In October, through what was interpreted by many as an indication of Eagleson’s hand in smoothing relations between the warring parties, a release of information was made pertaining to negotiations that had taken place in the back channels between Big Bear Lake City Hall, Big Bear City Community Services District Headquarters, Big Bear Fire Station 281 in Big Bear Lake and Big Bear Fire Station 282 in Big Bear City and the upshot of what had been agreed to during those exchanges. It was made clear that the Big Bear Fire Authority had every intention of honoring Willis’s current contract, under which he is to remain as fire chief until June 30, 2025. At the same time, the fire authority board acknowledged the firefighters’ concerns relating to “strained relationships among employees” while simultaneously alluding to “the challenging financial realities faced by the fire authority.” The statement owned up to “the board’s responsibility to ensure all fire authority employees from fire chief to firefighter are afforded every reasonable opportunity to perform successfully in their roles.”
In a rare identification of the specifics dealt with in the board’s closed session discussions pertaining to what are traditionally and by law considered to be confidential personnel matters, the statement attributed to the fire authority board disclosed that throughout the remainder of the 2023-24 governmental cycle, Willis had been tasked to improve the fire department’s financial prospects, improve his relationship with the department’s firefighters and his means of communication and adhering to department goals, as well as improve the department’s commitment to community safety and maintaining the public’s faith in the department.
The fire authority board committed to monitoring the situation closely going forward.
In the month since then, there have been indications that the once hard-edged relationship between Willis and the department’s firefighters has softened. While there has been no explicit statement to indicate the fire authority is committed toward working to create three-member crews, that goal is one all concerned are conscious of. There is a suggestion, again not explicit but implicit, that the understanding is Willis will retire in June 2025 and that three-member crews will be put into place sometime after that.
Perhaps because of Eagleson’s intercession, there is also some order of commitment toward obtaining, where possible and affordable, new equipment.
Looming into focus, as well, is that at least some of the agitation and discontent, vectored primarily at Willis and including the vote of no confidence in him, was a function of the union’s strategy to obtain better terms during its now-concluded contract negotiations.
Members of the department have reached varying modi vivendi with Willis.

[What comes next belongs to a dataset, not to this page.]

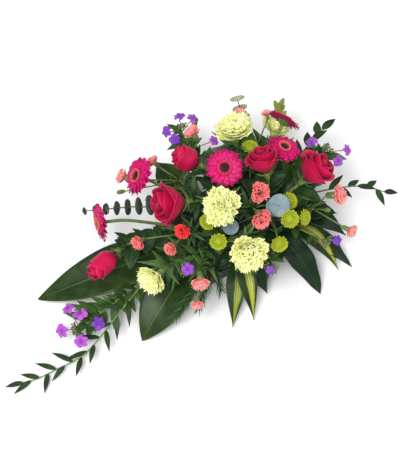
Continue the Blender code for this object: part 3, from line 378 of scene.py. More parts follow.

All of the department’s members recognize that he is to remain as fire chief for the next 18 months and all, or virtually all, of them have come to terms with that reality and that they will have to make do with him. Most have accepted that, begrudgingly. A few, however, are actually looking forward to, or have already embarked on, a personable and even close relationship with the chief. Those are the members of the department who stand a chance of succeeding Willis as fire chief. They see for themselves and their families a personal benefit to getting along with him. A dividend, or possible dividend, from that would be Willis’s recommendation to the fire authority board that one of those firefighters who has now befriended him be elevated to fire chief upon his retirement.
It is unclear as to how many among the fire authority board’s members recognize the cynical manner in which the firefighters and their union utilized the dispute they had, or at least represented they had, with Willis to angle for better pay and better terms in their current employment contract.
Early this month, for a reason that is not yet entirely clear, Big Bear Councilman Rick Herrick called for reexamining whether the City of Big Bear Lake should remain as a member of the Big Bear Fire Protection District/Fire Authority and continue to utilize the Big Bear Fire Department as the city’s fire department.
Herrick has made clear he believes city officials should catalog through the city’s options in terms of what available agencies could provide the city with fire safety and suppression service. On the table would be the city continuing as is in partnership with the Big Bear City Community Services District in operating the Big Bear Fire Department under the auspices of the Big Bear Fire Authority; ending the city’s arrangement with the Big Bear Fire Authority and reestablishing a standalone municipal fire department; ending the city’s arrangement with the Big Bear Fire Authority and contracting with the San Bernardino County Fire Department for fire protection; or ending the city’s arrangement with the Big Bear Fire Authority and contracting with the California Department of Forestry and Fire Protection, known as Cal Fire, for fire safety service.
Herrick has publicly and somewhat politicly referenced the issues raised by the vote of no confidence in Willis and the personnel issues that action represented as well as questions with regard to the financial integrity of the fire authority as the reasons for reexamining the city’s relationship to the fire authority.
A deeper reading of the situation indicates the reason for and purpose of divorcing the city from the authority extends to the comportment of the department’s rank and file over the last several six months and going back more than three years vis-à-vis the public histrionics relating to Willis and the spectacle of the tail wagging the dog, as the firefighters openly questioned the leadership and authority of the fire chief, who, in actuality, was merely doing the best he could with the resources available to him to meet the expectations of the fire authority board. The firefighters’ defiance of Willis was, by extension, a show not just of disrespect toward the board but a lack of understanding and appreciation of financial reality, specifically that fire department operations are extremely costly and the money to run a fire department is hard to come by, some people perceive.
Recent statements by Jon Bidwell, the president of the Big Bear Professional Firefighters Association, which seemed to suggest that the contretemps between the firefighters and Willis was merely part of a strategy to gain leverage at the contract bargaining table did not enhance the firefighters in the estimation of public officials who have been put into office by their constituents to safeguard the public. That the firefighters were willing to use such tactics in the contract talks is taken as a sign that the firefighters’ first priority is not public safety, which, to some members of the community, is grounds to look elsewhere for personnel to man the city’s fire station.